[Rows from an object dataset]
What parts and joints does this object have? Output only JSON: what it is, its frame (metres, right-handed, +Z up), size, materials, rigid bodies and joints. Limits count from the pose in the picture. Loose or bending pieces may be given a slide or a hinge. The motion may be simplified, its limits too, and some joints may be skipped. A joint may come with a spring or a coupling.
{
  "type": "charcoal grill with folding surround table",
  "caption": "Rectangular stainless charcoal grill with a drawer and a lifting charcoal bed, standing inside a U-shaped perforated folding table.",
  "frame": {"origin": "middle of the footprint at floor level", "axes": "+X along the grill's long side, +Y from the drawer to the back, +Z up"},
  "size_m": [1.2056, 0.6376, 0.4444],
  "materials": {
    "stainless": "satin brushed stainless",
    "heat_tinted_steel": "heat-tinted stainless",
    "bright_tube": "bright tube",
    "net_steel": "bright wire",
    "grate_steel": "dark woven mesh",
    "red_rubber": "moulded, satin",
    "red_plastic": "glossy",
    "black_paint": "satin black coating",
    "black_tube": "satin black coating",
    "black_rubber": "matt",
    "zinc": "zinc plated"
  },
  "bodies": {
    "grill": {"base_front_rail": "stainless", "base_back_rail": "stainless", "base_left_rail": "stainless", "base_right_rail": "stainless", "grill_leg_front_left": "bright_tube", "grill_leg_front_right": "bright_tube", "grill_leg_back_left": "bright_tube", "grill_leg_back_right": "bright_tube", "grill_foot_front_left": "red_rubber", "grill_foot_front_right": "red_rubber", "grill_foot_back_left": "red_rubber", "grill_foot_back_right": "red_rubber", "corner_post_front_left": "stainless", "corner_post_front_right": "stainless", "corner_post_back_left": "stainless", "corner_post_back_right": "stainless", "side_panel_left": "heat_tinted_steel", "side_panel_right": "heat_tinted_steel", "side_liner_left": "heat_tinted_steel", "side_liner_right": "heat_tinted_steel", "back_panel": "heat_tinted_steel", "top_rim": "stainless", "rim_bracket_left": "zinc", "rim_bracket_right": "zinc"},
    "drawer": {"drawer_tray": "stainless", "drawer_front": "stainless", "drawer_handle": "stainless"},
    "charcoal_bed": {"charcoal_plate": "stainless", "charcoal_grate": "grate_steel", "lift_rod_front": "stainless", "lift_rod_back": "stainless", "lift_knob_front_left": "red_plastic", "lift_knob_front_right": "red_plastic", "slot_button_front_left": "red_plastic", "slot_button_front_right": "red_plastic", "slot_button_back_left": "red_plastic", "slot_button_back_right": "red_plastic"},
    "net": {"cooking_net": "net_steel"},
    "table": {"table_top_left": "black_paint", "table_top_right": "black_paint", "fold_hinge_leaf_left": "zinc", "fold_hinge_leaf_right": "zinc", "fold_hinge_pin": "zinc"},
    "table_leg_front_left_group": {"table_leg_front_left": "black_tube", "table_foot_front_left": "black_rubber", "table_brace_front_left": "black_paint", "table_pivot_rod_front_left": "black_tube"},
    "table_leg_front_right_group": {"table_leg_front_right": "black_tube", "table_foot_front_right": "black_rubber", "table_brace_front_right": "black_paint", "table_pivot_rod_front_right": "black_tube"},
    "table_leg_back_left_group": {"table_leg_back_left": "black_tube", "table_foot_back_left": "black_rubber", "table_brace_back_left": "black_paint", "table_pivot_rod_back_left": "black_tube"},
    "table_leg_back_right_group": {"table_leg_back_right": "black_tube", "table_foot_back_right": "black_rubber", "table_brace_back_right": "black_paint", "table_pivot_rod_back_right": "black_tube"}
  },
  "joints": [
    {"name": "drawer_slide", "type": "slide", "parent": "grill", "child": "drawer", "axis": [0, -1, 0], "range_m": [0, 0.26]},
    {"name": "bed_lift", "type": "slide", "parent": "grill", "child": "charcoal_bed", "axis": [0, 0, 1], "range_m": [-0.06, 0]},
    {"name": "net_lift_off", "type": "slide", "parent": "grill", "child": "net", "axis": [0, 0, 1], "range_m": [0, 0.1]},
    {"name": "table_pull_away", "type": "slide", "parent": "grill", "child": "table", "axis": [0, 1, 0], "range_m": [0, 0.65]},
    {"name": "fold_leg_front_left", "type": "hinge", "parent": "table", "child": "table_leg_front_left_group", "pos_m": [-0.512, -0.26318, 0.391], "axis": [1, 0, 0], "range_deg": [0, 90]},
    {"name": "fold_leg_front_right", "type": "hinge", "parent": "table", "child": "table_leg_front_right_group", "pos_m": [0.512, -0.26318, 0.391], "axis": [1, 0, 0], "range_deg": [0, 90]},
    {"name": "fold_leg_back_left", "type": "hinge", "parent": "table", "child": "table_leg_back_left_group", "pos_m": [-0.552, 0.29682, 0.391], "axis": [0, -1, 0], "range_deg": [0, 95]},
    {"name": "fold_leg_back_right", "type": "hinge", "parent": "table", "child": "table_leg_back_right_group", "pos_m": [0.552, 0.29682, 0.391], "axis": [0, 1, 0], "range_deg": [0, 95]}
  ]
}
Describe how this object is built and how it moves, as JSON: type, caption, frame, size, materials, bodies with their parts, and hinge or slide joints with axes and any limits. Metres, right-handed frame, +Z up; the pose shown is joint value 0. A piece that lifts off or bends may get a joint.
==
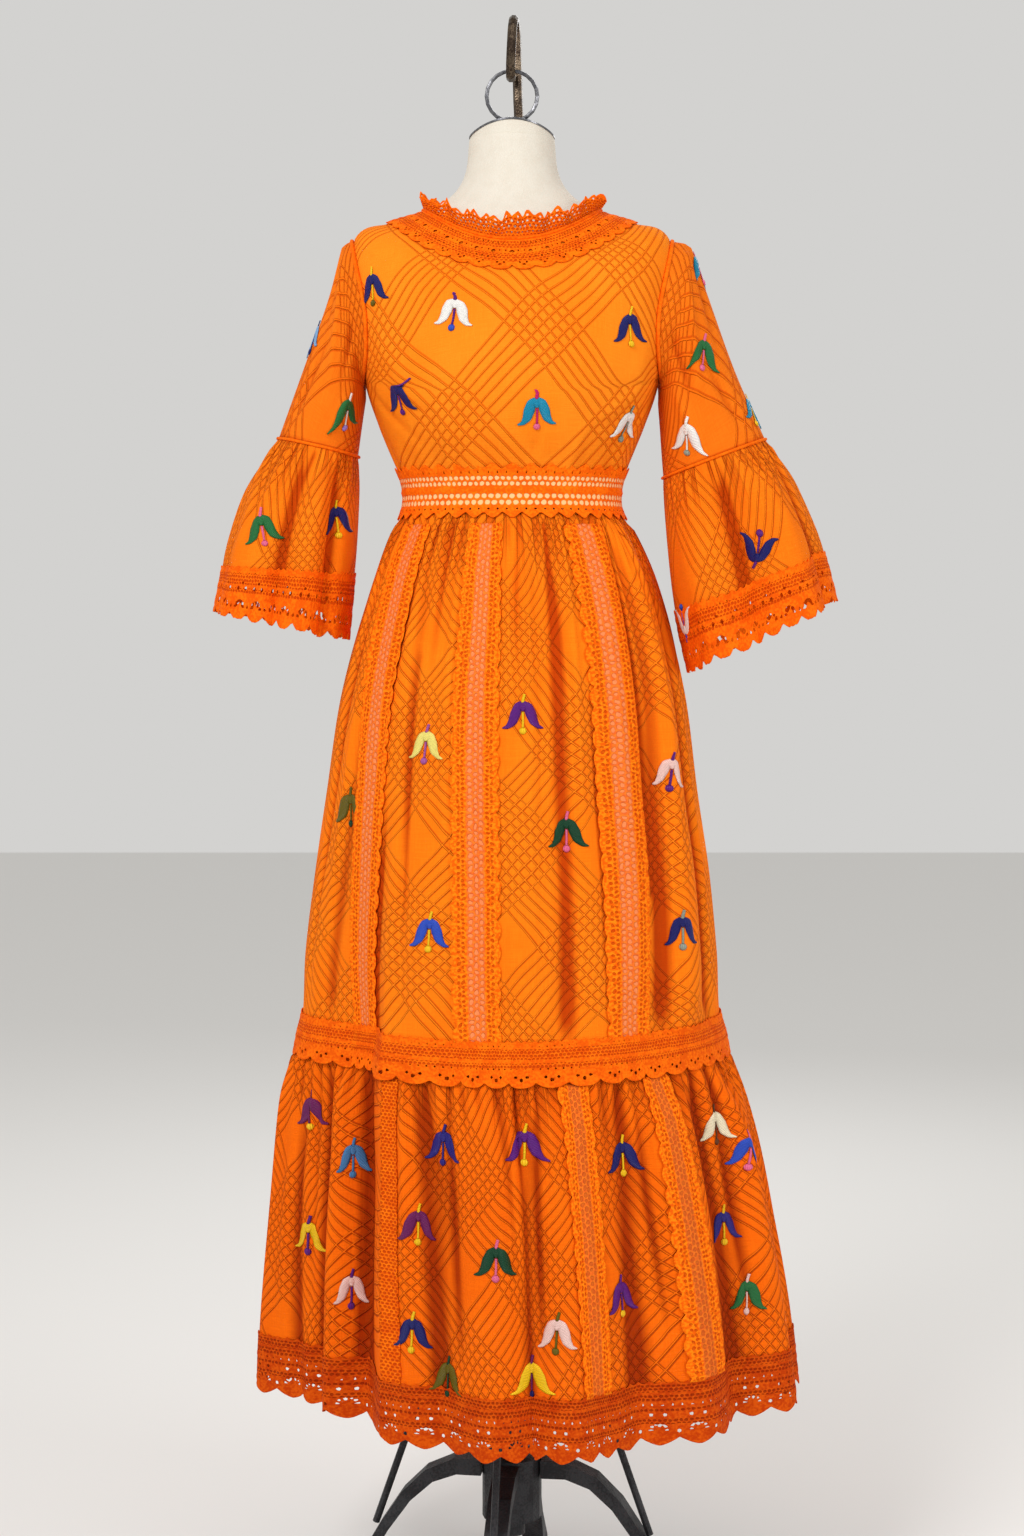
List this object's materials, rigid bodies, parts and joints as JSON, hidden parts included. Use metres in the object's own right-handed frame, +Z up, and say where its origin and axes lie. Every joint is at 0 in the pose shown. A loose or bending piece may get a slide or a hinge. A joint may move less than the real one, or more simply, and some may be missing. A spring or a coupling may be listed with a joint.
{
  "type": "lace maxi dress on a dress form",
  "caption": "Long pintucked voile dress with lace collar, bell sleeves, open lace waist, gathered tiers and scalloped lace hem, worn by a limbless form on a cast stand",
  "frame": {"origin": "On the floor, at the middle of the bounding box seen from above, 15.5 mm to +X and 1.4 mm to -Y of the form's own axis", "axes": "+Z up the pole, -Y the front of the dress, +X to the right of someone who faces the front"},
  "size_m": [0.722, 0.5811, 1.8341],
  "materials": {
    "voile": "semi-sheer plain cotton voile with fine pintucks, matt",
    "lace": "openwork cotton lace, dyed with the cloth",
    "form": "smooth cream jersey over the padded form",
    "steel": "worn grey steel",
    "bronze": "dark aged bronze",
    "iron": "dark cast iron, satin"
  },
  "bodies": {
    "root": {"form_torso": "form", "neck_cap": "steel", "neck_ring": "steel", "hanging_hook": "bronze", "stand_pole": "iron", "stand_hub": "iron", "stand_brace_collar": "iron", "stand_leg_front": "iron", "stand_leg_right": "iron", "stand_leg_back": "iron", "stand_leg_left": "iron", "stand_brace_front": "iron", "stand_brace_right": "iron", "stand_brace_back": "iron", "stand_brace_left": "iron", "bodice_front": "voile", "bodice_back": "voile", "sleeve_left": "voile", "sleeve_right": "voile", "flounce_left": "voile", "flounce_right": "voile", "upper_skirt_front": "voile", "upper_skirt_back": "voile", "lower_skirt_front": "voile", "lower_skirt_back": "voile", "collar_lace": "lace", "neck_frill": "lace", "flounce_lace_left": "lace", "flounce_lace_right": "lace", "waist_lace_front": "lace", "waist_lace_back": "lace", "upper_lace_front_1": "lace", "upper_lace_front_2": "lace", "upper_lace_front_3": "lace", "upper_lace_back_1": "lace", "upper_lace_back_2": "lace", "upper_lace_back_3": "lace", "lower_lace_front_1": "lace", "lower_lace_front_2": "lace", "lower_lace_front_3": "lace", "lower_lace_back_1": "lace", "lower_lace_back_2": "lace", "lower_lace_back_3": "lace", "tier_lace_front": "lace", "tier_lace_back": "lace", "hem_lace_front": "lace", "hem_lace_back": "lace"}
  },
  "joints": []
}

Exercise: Reproduce every line from the entries that holds the word "pose".

Worked answer:
What parts and joints does this object have? Output only JSON: what it is, its frame (metres, right-handed, +Z up), size, materials, rigid bodies and joints. Limits count from the pose in the picture. Loose or bending pieces may be given a slide or a hinge. The motion may be simplified, its limits too, and some joints may be skipped. A joint may come with a spring or a coupling.
Describe how this object is built and how it moves, as JSON: type, caption, frame, size, materials, bodies with their parts, and hinge or slide joints with axes and any limits. Metres, right-handed frame, +Z up; the pose shown is joint value 0. A piece that lifts off or bends may get a joint.
List this object's materials, rigid bodies, parts and joints as JSON, hidden parts included. Use metres in the object's own right-handed frame, +Z up, and say where its origin and axes lie. Every joint is at 0 in the pose shown. A loose or bending piece may get a slide or a hinge. A joint may move less than the real one, or more simply, and some may be missing. A spring or a coupling may be listed with a joint.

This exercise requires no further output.